*Required task*: In the data that follows, count every line holding the string "between" and give the count alone.

*Data section*:
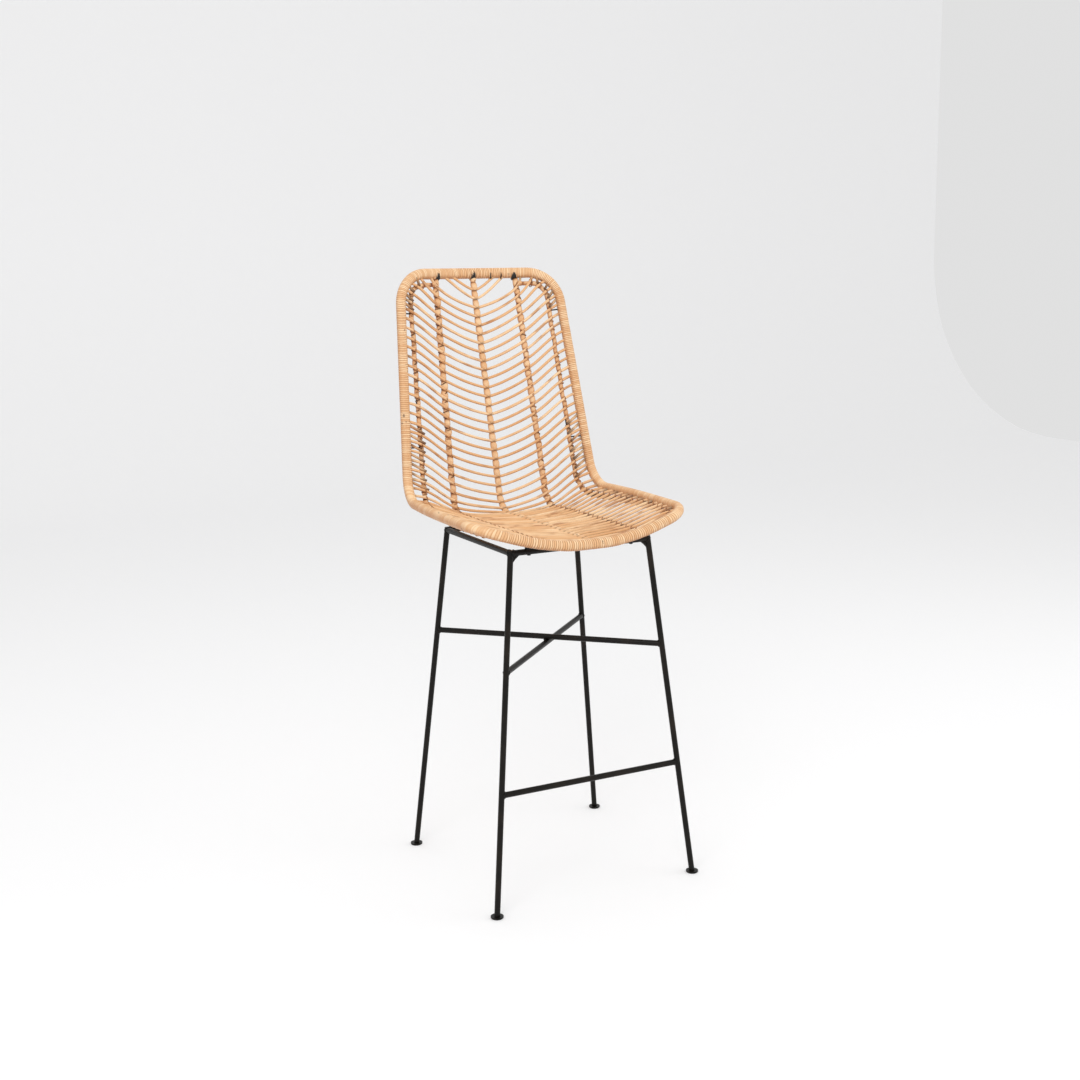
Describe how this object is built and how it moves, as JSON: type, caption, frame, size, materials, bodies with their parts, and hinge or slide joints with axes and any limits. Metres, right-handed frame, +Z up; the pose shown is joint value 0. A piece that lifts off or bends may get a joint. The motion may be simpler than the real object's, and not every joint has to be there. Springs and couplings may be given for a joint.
{
  "type": "bar stool",
  "caption": "Bar stool with a one-piece woven rattan back and seat on a splayed welded steel rod base with crossed braces and a front footrest.",
  "frame": {"origin": "centre of the bounding box's footprint, on the floor under the feet", "axes": "+X along the seat's width, to the right of someone facing the stool; -Y towards the front edge of the seat; +Z up"},
  "size_m": [0.5004, 0.5814, 1.2735],
  "materials": {
    "black_steel": "satin black powder coat",
    "screw_steel": "blackened steel",
    "glide_plastic": "matte",
    "rattan_wrap": "natural rattan peel, lightly lacquered",
    "rattan_strand": "natural rattan core, lightly lacquered"
  },
  "bodies": {
    "root": {"leg_front_left": "black_steel", "foot_disc_front_left": "black_steel", "foot_glide_front_left": "glide_plastic", "leg_front_right": "black_steel", "foot_disc_front_right": "black_steel", "foot_glide_front_right": "glide_plastic", "leg_rear_left": "black_steel", "foot_disc_rear_left": "black_steel", "foot_glide_rear_left": "glide_plastic", "leg_rear_right": "black_steel", "foot_disc_rear_right": "black_steel", "foot_glide_rear_right": "glide_plastic", "seat_rail_front": "black_steel", "seat_rail_rear": "black_steel", "seat_rail_left": "black_steel", "seat_rail_right": "black_steel", "cross_brace_upper": "black_steel", "cross_brace_lower": "black_steel", "brace_welds": "black_steel", "footrest_bar": "black_steel", "corner_gusset_left": "black_steel", "footrest_gussets_left": "black_steel", "corner_gusset_right": "black_steel", "footrest_gussets_right": "black_steel", "shell_spacer_front_left": "black_steel", "shell_spacer_front_right": "black_steel", "shell_spacer_rear_left": "black_steel", "shell_spacer_rear_right": "black_steel", "shell_screws": "screw_steel", "rim_rod": "black_steel", "rim_wrap": "rattan_wrap", "rib_left_rod": "black_steel", "rib_left_wrap": "rattan_wrap", "rib_centre_rod": "black_steel", "rib_centre_wrap": "rattan_wrap", "rib_right_rod": "black_steel", "rib_right_wrap": "rattan_wrap", "side_loop_left_rod": "black_steel", "side_loop_left_wrap": "rattan_wrap", "side_loop_right_rod": "black_steel", "side_loop_right_wrap": "rattan_wrap", "loop_tie_upper_left": "black_steel", "loop_tie_upper_right": "black_steel", "loop_tie_lower_left": "black_steel", "loop_tie_lower_right": "black_steel", "back_strands": "rattan_strand", "seat_strands": "rattan_strand"}
  },
  "joints": []
}
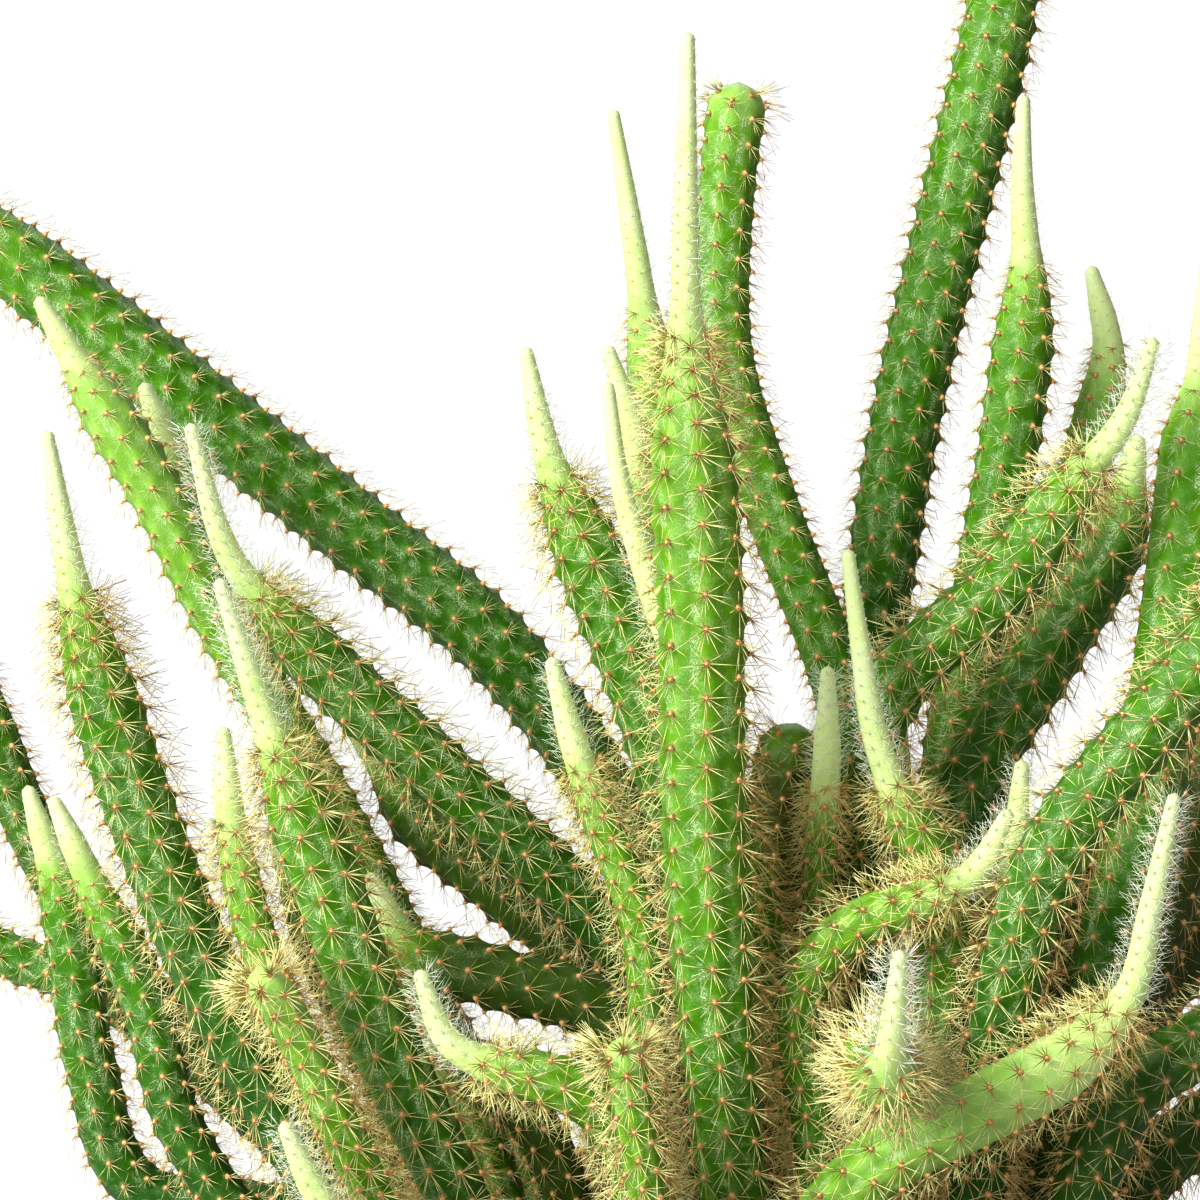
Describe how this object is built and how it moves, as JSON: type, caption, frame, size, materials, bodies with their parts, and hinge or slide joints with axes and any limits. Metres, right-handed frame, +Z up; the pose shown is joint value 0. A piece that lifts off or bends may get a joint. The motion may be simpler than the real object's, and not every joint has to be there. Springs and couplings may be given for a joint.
{
  "type": "potted rat tail cactus",
  "caption": "Clump of slim ribbed cactus stems with tufts of fine spines and thin pale upturned tips, in a plain round clay pot.",
  "frame": {"origin": "centre of the pot's underside", "axes": "+Z up, the front faces -Y, +X to the right seen from the front"},
  "size_m": [0.2432, 0.2171, 0.3481],
  "materials": {
    "clay": "matte",
    "soil": "matte",
    "stem": "satin",
    "spine": "satin"
  },
  "bodies": {
    "root": {"pot": "clay", "soil": "soil", "front_main": "stem", "left_outer": "stem", "left_front": "stem", "left_long": "stem", "back_left_long": "stem", "left_pale": "stem", "left_pale_behind": "stem", "far_left_up": "stem", "far_left_near": "stem", "far_left_dark": "stem", "far_left_level": "stem", "left_shoot": "stem", "left_blunt": "stem", "left_low_tip": "stem", "left_level": "stem", "front_blunt": "stem", "shade_left": "stem", "shade_left_low": "stem", "middle_left": "stem", "middle_shoot": "stem", "middle_behind": "stem", "middle_back": "stem", "behind_main": "stem", "shade_middle": "stem", "back_tall": "stem", "right_tall": "stem", "right_tall_behind": "stem", "right_long": "stem", "right_long_below": "stem", "right_edge": "stem", "right_spiny": "stem", "front_right": "stem", "facing": "stem", "front_arm": "stem", "right_upright": "stem", "right_shoot": "stem", "inner_shoot": "stem", "front_shoot": "stem", "shade_back_left": "stem", "right_level": "stem", "right_low": "stem", "right_shade": "stem", "back_right": "stem", "back_middle": "stem", "back_left": "stem", "front_low": "stem", "left_shade": "stem", "right_behind": "stem"}
  },
  "joints": []
}
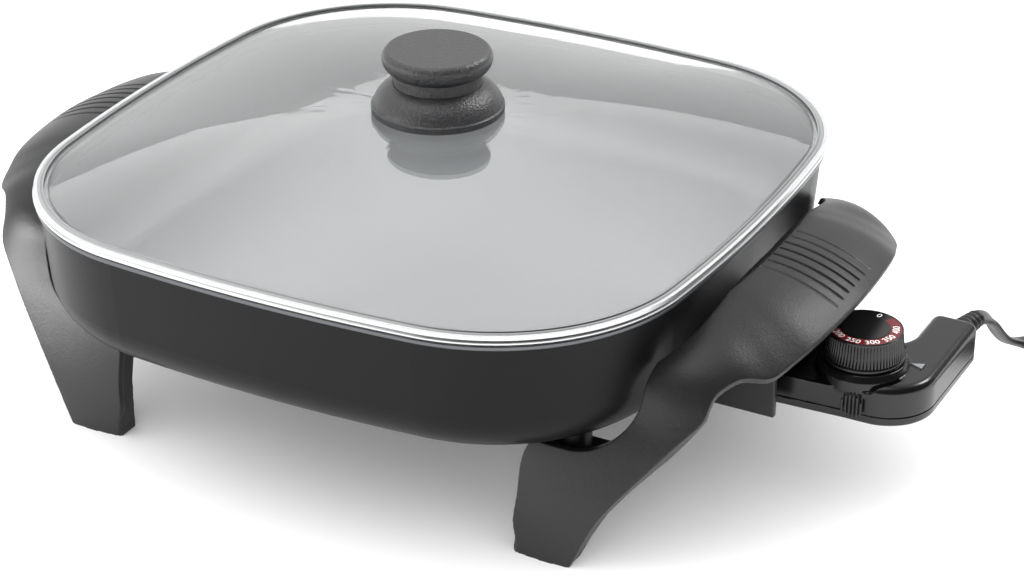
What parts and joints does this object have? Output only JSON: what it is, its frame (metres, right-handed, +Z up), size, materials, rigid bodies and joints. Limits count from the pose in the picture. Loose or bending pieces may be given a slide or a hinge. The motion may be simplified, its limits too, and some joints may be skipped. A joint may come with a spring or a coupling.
{
  "type": "electric skillet",
  "caption": "Square electric skillet with bowed sides, wrap-around leg handles, lift-off glass lid with knob, and a plug-in dial control with a coiled lead.",
  "frame": {"origin": "on the table surface, under the middle of the appliance's bounding box (from grip to control end, without the cord)", "axes": "+X from the pan towards the temperature control and its end, +Y towards the side that the cord leaves by, +Z up; the viewer's front-left is -Y"},
  "size_m": [0.5231, 0.3537, 0.1627],
  "materials": {
    "pan_coat": "satin baked coating",
    "element_sheath": "satin",
    "pin_metal": "bright nickel",
    "ceramic": "glazed, light",
    "guard_plastic": "fine grain",
    "screw_steel": "zinc plated",
    "handle_plastic": "fine moulded grain",
    "lid_glass": "clear polished",
    "rim_steel": "fine lines along the band",
    "knob_plastic": "fine moulded grain",
    "silicone": "soft",
    "control_plastic": "polished moulding",
    "probe_steel": "satin",
    "spring_brass": "satin",
    "block_phenolic": "dull",
    "contact_silver": "bright",
    "lens_plastic": "clear, light grey",
    "lamp_glass": "clear",
    "cord_rubber": "satin",
    "dial_plastic": "polished moulding",
    "dial_red": "printed",
    "shaft_plastic": "plain"
  },
  "bodies": {
    "skillet": {"pan": "pan_coat", "heating_element": "element_sheath", "terminal_pins": "pin_metal", "terminal_insulators": "ceramic", "terminal_guard": "guard_plastic", "guard_screws": "screw_steel", "handle_right": "handle_plastic", "handle_left": "handle_plastic", "handle_screws": "screw_steel", "handle_washers": "screw_steel"},
    "lid": {"lid_glass": "lid_glass", "lid_rim": "rim_steel", "knob_base": "knob_plastic", "lid_knob": "knob_plastic", "lid_screw": "screw_steel", "lid_washer": "screw_steel", "lid_gasket": "silicone"},
    "control": {"control_top": "control_plastic", "control_base": "control_plastic", "control_screws": "screw_steel", "probe_tube": "probe_steel", "terminal_sockets": "spring_brass", "contact_block": "block_phenolic", "thermostat_blades": "spring_brass", "thermostat_contacts": "contact_silver", "pointer_lens": "lens_plastic", "pilot_lamp": "lamp_glass", "cord_relief": "cord_rubber", "power_cord": "cord_rubber", "cord_coil": "cord_rubber", "mains_plug": "cord_rubber", "plug_prongs": "pin_metal"},
    "dial": {"dial_knob": "dial_plastic", "dial_ring": "dial_red", "dial_disc": "dial_plastic", "dial_shaft": "shaft_plastic"}
  },
  "joints": [
    {"name": "lid_lift", "type": "slide", "parent": "skillet", "child": "lid", "axis": [0, 0, 1], "range_m": [0, 0.15]},
    {"name": "control_unplug", "type": "slide", "parent": "skillet", "child": "control", "axis": [1, 0, 0], "range_m": [0, 0.1]},
    {"name": "dial_turn", "type": "hinge", "parent": "control", "child": "dial", "pos_m": [0.1875, 0, 0.064], "axis": [0, 0, 1], "range_deg": [0, 300]}
  ]
}
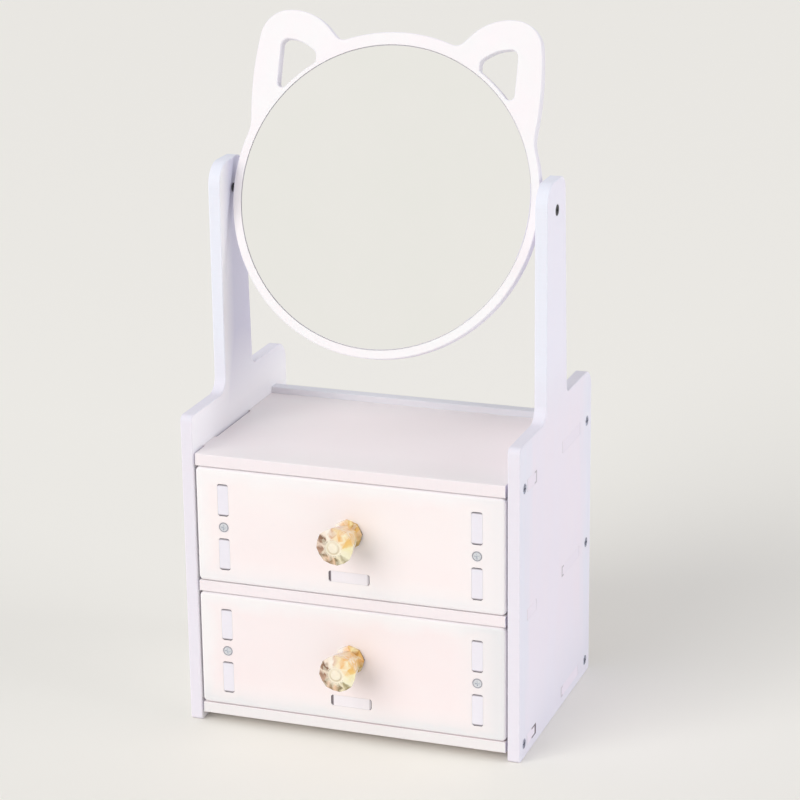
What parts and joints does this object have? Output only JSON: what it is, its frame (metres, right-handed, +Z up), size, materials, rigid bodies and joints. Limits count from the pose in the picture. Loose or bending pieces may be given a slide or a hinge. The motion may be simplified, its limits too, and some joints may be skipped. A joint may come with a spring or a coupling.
{
  "type": "vanity mirror with drawers",
  "caption": "Round tilting mirror on a cat-ear board, carried between the posts of a small board cabinet with drawers that pull out by lobed knobs and an open tray on top.",
  "frame": {"origin": "on the table, under the middle of the whole object's box", "axes": "+X to the object's right as one faces it, -Y out of the front where the drawers open, +Z up"},
  "size_m": [0.28, 0.234, 0.5603],
  "materials": {
    "white_board": "smooth white foamed board, satin faces and slightly rough cut edges",
    "mirror_glass": "silvered flat glass",
    "amber_knob": "glossy amber and cream marbled moulding",
    "steel_screw": "zinc-plated countersunk screws",
    "black_screw": "black-coated countersunk screws",
    "rubber_washer": "small black rubber spacers"
  },
  "bodies": {
    "cabinet": {"left_side_panel": "white_board", "right_side_panel": "white_board", "top_shelf": "white_board", "middle_shelf": "white_board", "bottom_board": "white_board", "back_panel": "white_board", "rear_rail": "white_board", "left_panel_screws": "steel_screw", "right_panel_screws": "steel_screw"},
    "mirror": {"mirror_board": "white_board", "mirror_glass": "mirror_glass", "pivot_screws": "black_screw", "pivot_washers": "rubber_washer"},
    "upper_drawer": {"upper_drawer_front": "white_board", "upper_drawer_left_side": "white_board", "upper_drawer_right_side": "white_board", "upper_drawer_back": "white_board", "upper_drawer_bottom": "white_board", "upper_knob_base": "amber_knob", "upper_knob": "amber_knob", "upper_knob_screw": "steel_screw", "upper_drawer_screws": "steel_screw"},
    "lower_drawer": {"lower_drawer_front": "white_board", "lower_drawer_left_side": "white_board", "lower_drawer_right_side": "white_board", "lower_drawer_back": "white_board", "lower_drawer_bottom": "white_board", "lower_knob_base": "amber_knob", "lower_knob": "amber_knob", "lower_knob_screw": "steel_screw", "lower_drawer_screws": "steel_screw"}
  },
  "joints": [
    {"name": "mirror_tilt", "type": "hinge", "parent": "cabinet", "child": "mirror", "pos_m": [0, 0.0135, 0.423], "axis": [1, 0, 0], "continuous": true},
    {"name": "upper_drawer_slide", "type": "slide", "parent": "cabinet", "child": "upper_drawer", "axis": [0, -1, 0], "range_m": [0, 0.12]},
    {"name": "lower_drawer_slide", "type": "slide", "parent": "cabinet", "child": "lower_drawer", "axis": [0, -1, 0], "range_m": [0, 0.12]}
  ]
}
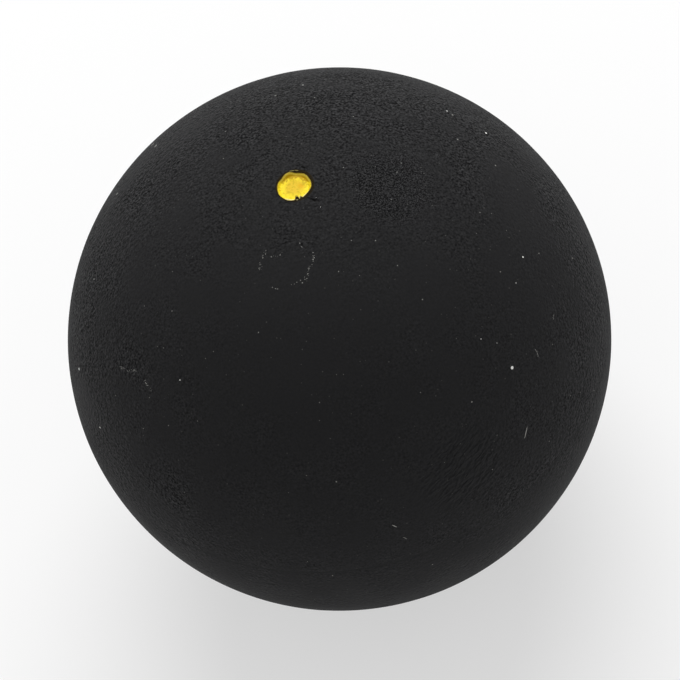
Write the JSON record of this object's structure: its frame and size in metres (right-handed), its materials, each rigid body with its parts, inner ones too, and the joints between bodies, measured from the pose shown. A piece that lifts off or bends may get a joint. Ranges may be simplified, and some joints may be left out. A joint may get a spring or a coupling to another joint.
{
  "type": "squash ball",
  "caption": "Hollow rubber squash ball of two half shells cemented at an equator seam, with a small painted dot in a shallow dish at one pole.",
  "frame": {"origin": "centre of the ball", "axes": "+Z from the centre out through the middle of the painted dot; the seam lies in the XY plane; X and Y are equivalent"},
  "size_m": [0.04, 0.04, 0.04],
  "materials": {
    "dotted_shell_rubber": "buffed matt",
    "plain_shell_rubber": "buffed matt",
    "seam_cement": "dull",
    "dot_paint": "satin"
  },
  "bodies": {
    "root": {"dotted_half_shell": "dotted_shell_rubber", "plain_half_shell": "plain_shell_rubber", "seam_cement": "seam_cement", "yellow_dot": "dot_paint"}
  },
  "joints": []
}
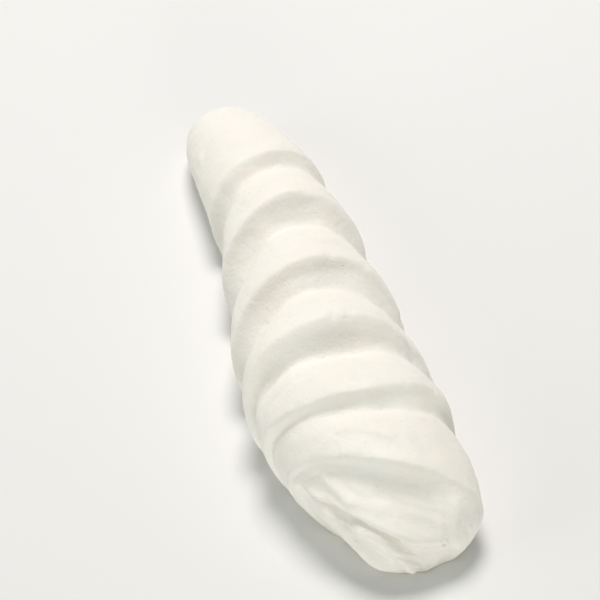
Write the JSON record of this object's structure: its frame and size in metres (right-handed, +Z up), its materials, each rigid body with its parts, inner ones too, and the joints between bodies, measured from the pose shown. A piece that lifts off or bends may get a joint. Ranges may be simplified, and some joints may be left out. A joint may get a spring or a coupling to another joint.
{
  "type": "meringue cookie",
  "caption": "Piped meringue finger with a flat baked base, a fat rounded end and deep slanting coil ridges that taper to a slim end.",
  "frame": {"origin": "centre of the meringue's box at the level of its flat baked base", "axes": "+Z up from the base; Y runs along the finger, with the fat end at -Y and the slim end at +Y"},
  "size_m": [0.0324, 0.121, 0.0228],
  "materials": {
    "meringue": "matte, dry, creamy white baked sugar foam with a very fine grain"
  },
  "bodies": {
    "root": {"meringue": "meringue"}
  },
  "joints": []
}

*Written answer*: 3